Filipinos in Pakistan

Total population
- Approx. 3,000

Regions with significant populations
- Islamabad, Karachi, Lahore and Peshawar.

Languages
- English, Philippine languages (Filipino-Tagalog), Pakistani languages (Urdu)

Religion
- Mostly Roman Catholicism, minority of Protestantism and Islam.

Related ethnic groups
- Overseas Filipino

= Filipinos in Pakistan =

Filipinos in Pakistan (فَلپائنی) consist of migrants from the Philippines. In 2008, there were an estimated 1,500 Filipinos in Pakistan according to the statistics of the Philippine government. Many Filipinos came to Pakistan for work and those who later married Pakistanis now hold Pakistani citizenship.

==Migration history==
Many Filipino people entered Pakistan's commercial center Karachi illegally with fake passports and false identity cards as early in 1990s along with hundreds of Nepali, Bengals, Sri Lankans and Indians however later deported. As of April 2010, there are 546 registered Filipino living in Pakistan who were eligible to vote in 2010 Philippine presidential election as per Philippines Foreign Affairs ministry.

== Employment ==
Many Filipinos in Pakistan are domestic workers, including the housemaids of high government officials and rich Pakistanis. There are some three Filipino maids at house of former Pakistani Prime Minister Yousaf Raza Gillani and many Filipinos working as chefs in Japanese restaurants in Karachi and Islamabad.
A small number of Filipinos studying Islam in the country is reported by the Philippines Embassy in Islamabad while thousands of Muslim students from various Southeast Asian countries including Philippines illegally studying in the Pakistani Madrasahs.

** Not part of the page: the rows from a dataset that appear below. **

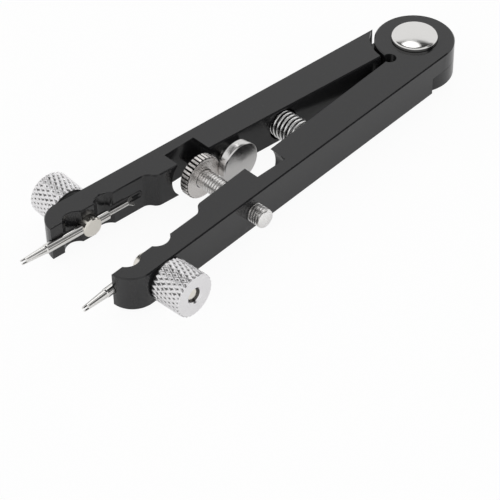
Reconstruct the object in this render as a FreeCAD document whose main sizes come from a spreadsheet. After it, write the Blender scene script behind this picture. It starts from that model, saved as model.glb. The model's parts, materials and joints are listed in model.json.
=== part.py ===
import FreeCAD, Part
import math
import os
import Sketcher

# Spring bar pliers: two black arms that cross in a half lap at the rear pivot, a coil spring
# that pushes them apart, a knurled wheel and a smooth disc on cross studs that stop them, and
# at each nose a fork tip held by a cross-drilled stud and a knurled thumb nut.
#
# Frame, in millimetres: the pivot is the Z axis, z = 0 is the underside of the arms, the tips
# point along -Y and the right arm lies on the +X side. Both arms are drawn fully open.
# Arm coordinates: "along" runs from the pivot to the tip, "out" runs away from the other arm.

DOC = FreeCAD.newDocument("spring_bar_pliers")
SHEET = DOC.addObject("Spreadsheet::Sheet", "dims")

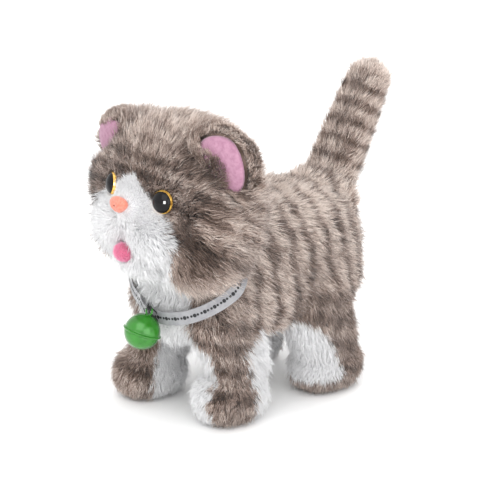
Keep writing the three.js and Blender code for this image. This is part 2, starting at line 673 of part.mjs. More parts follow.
function addPower() {
  add('battery_tray', 'chassis', batteryTray());
  add('battery_cell_left', 'cell', batteryCell(cell.x, true));
  add('battery_cell_right', 'cell', batteryCell(-cell.x, false));
  add('contact_plate', 'tinned', contactPlate());
  add('contact_spring_left', 'tinned', contactSpring(cell.x));
  add('contact_spring_right', 'tinned', contactSpring(-cell.x));
  add('battery_cover', 'chassis', batteryCover());
  add('battery_cover_screw', 'steel', coverScrew());
  add('switch_housing', 'knob', switchHousing());
  add('switch_knob', 'knob', switchKnob());
  add('circuit_board', 'board', box([-15, 15], [2, 34], [87, 88.5]));
  const cone = rodZ(speaker.radius, speaker.low, speaker.low + 1.5, [0, speaker.y], 24);
  const magnet = rodZ(6, speaker.low + 1, speaker.high, [0, speaker.y], 16);
  add('speaker', 'speaker', join(cone, magnet));
}

function addGearTrain() {
  const { second, first, pinion } = gearCentres();
  const x = { crank: [2.2, 5.2], second: [6.2, 9.2], first: [10.4, 13.2] };
  const outline = outlineOf([[-6, 60], [18, 60], [21, 66], [21, 86], [4, 86], [-6, 74]]);
  add('gearbox_plate', 'chassis', cut(plateX(outline, -0.9, 0.9),
    rodX(axleR + gap, -3, 3, shaft, 14),
    rodX(1 + gap, -3, 3, second, 12),
    rodX(1 + gap, -3, 3, first, 12),
    motorBody(gap)));
  add('gear_axle_1', 'steel', rodX(1, -1.2, 17.4, first, 12));
  add('gear_axle_2', 'steel', rodX(1, -1.2, 17.4, second, 12));
  const [toSecond, toFirst, toPinion] = trainAngles;
  const crankPhase = toSecond * rad + Math.PI / wheelTeeth;
  add('crank_gear', 'gear', toothed(wheelTeeth, crankPhase, x.crank, shaft, axleR + gap));
  add('compound_gear_2', 'gear', compoundGear(second, x.second, [1.8, 6.5], toFirst, toSecond + 180));
  add('compound_gear_1', 'gear', compoundGear(first, x.first, [5.8, 10.6], toPinion, toFirst + 180));
  add('motor_pinion', 'gear', toothed(pinionTeeth, (toPinion + 180) * rad, [10, 13.6], pinion, 0.8 + gap));
  add('motor', 'motor', motorWithShaft());
  add('crank_shaft', 'steel', rodX(axleR, -20.3, 20.3, shaft, 14));
  add('crank_wheel_left', 'gear', crankWheel(1));
  add('crank_wheel_right', 'gear', crankWheel(-1));
}

function addLegs() {
  Object.entries(hipY).forEach(([name, y]) => {
    add(`${name}_leg_axle`, 'steel', rodX(axleR, -29, 29, [y, hipHeight], 14));
    add(`${name}_left_leg_frame`, 'frame', legFrame(1).translate(0, y, hipHeight));
    add(`${name}_left_leg_plush`, 'fur', legPlush(1).translate(0, y, hipHeight));
    add(`${name}_right_leg_frame`, 'frame', mirrored(legFrame(-1)).translate(0, y, hipHeight));
    add(`${name}_right_leg_plush`, 'fur', mirrored(legPlush(-1)).translate(0, y, hipHeight));
  });
  const left = linkRod();
  add('link_rod_left', 'frame', left);
  const rightShift = 2 * lever * Math.sin(lean);
  add('link_rod_right', 'frame', mirrored(left).translate(0, rightShift, 0));
}

function addHead() {
  add('skull_shell', 'chassis', skullShell());
  add('neck_pin', 'steel', rodX(axleR, -11, 11, neckPivot, 14));
  add('head_plush', 'fur', headPlush());
  add('eye_left', 'eye', eyePiece(1));
  add('eye_right', 'eye', eyePiece(-1));
  add('nose', 'nose', nosePad());
  add('tongue', 'tongue', tonguePad());
  add('inner_ear_left', 'felt', innerEar(1));
  add('inner_ear_right', 'felt', innerEar(-1));
}

function addTail() {
  const pinEnd = tailHub[0] + 4;
  add('tail_pin', 'steel', rodY(1.5, 42.5, pinEnd, [0, tailHub[1]], 14));
  add('tail_arm', 'frame', cut(tailArm(), rodY(1.5 + gap, 40, 60, [0, tailHub[1]], 14)));
  add('tail_plush', 'fur', cut(tailSkin(0, 20), tailArm(gap)));
}

function addCollar() {
  add('collar_ribbon', 'ribbon', ribbonBand(0));
  add('bell_thread', 'thread', bellThread());
  add('bell_shell', 'bell', bellShell());
  const [x, y, z] = bell.centre;
  const clapperR = 2.5;
  const drop = bell.radius - bell.wall - clapperR - gap;
  add('bell_clapper', 'steel', new THREE.SphereGeometry(clapperR, 12, 8).translate(x, y, z - drop));
}

addChassis();
addPower();
addGearTrain();
addLegs();
addHead();
addTail();
add('body_plush', 'fur', bodyPlush());
addCollar();

export default kitten;
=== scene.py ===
"""The walking plush kitten: long-pile tabby fur over soft skins, a felt, ribbon and bell trim,
and the plastic mechanism underneath. Lengths in this file are millimetres until a mesh is made."""

import json
import math

import bmesh
import bpy
import numpy as np
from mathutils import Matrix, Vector
from mathutils.kdtree import KDTree


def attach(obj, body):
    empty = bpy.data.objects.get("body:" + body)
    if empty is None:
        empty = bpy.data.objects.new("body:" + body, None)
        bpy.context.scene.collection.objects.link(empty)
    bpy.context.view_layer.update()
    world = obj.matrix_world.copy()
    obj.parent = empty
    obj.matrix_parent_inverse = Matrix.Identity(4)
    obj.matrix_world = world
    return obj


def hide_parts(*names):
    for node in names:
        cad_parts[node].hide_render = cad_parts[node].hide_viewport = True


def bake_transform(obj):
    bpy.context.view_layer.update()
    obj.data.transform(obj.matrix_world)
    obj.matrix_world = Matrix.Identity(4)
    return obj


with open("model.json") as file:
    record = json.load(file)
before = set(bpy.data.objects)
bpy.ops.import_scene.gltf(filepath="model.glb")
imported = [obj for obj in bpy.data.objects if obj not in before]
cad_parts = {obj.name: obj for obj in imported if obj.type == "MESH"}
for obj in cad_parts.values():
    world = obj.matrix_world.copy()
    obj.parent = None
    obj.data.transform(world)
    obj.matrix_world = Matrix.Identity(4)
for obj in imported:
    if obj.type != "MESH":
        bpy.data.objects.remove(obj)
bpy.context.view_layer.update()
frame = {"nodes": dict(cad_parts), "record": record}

MM = 0.001
FUR_SHARE = 1.0  # share of the strands that a draft plants

# ------------------------------------------------------------------ places and sizes
HEAD = {"centre": (0, -45, 107), "semi": (43.5, 30, 39.5)}
EYE = {"centre": (19.6, -70.0, 116.8), "radius": 5.6, "dome": 4.0, "aim": (0.35, -0.92, 0.15)}
NOSE = {"centre": (0, -81.6, 113.0), "semi": (6.2, 3.0, 3.8)}
TONGUE = {"centre": (0, -79.2, 89.4), "semi": (5.4, 4.9, 4.4)}
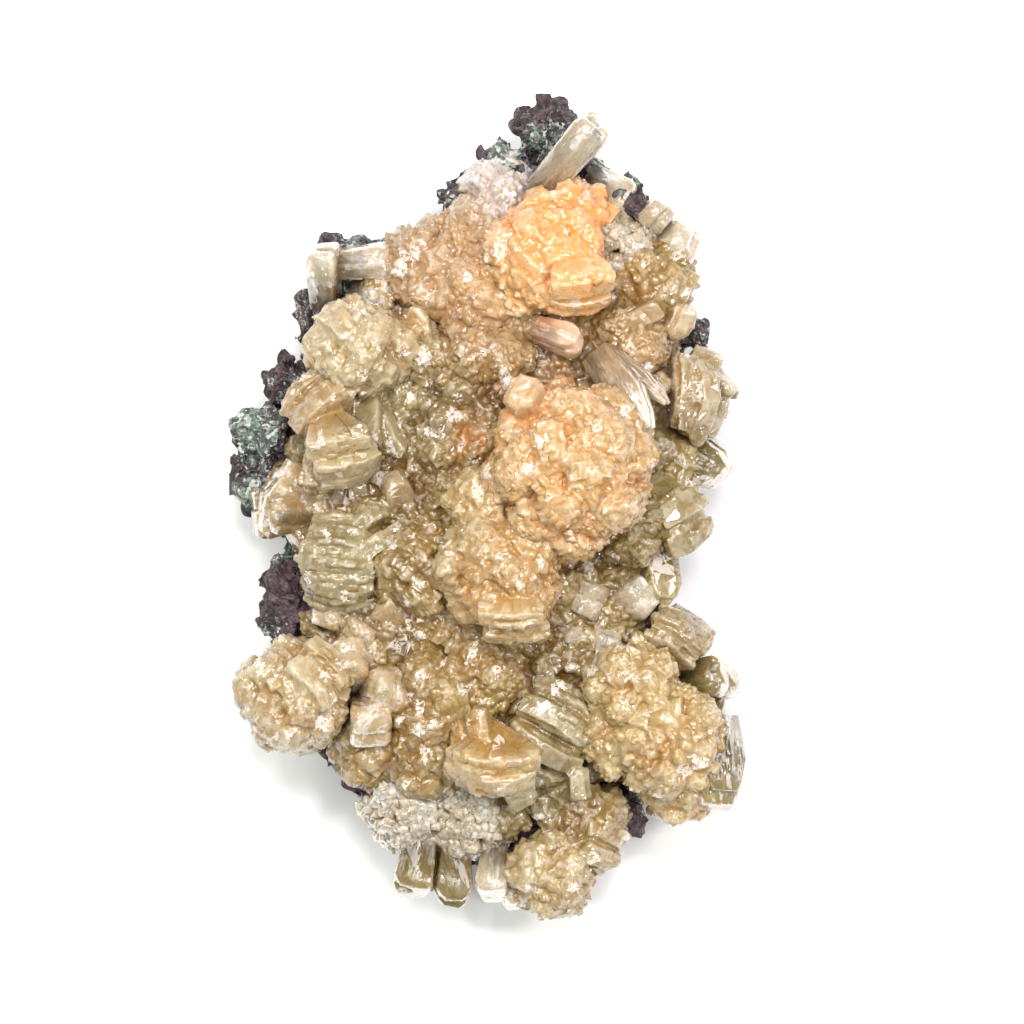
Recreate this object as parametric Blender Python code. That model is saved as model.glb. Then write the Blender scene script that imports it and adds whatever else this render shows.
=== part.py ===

== Relations with Pakistani society ==
In 2007, following a state of emergency declared by Pakistani President Pervez Musharraf, about 200 Filipinos gathered in Islamabad on the advice of Ambassador Jimmy Yambao to call for protest. However, there have no direct threats to safety of Filipinos in Pakistan reported.

As of April 2023, the DFA reported that approximately 3,000 Filipinos live and work in Pakistan, many of whom are active in cultural and civic events. A Filipino community event was held in June 2024 in Lahore to mark the 126th Philippine Independence Day.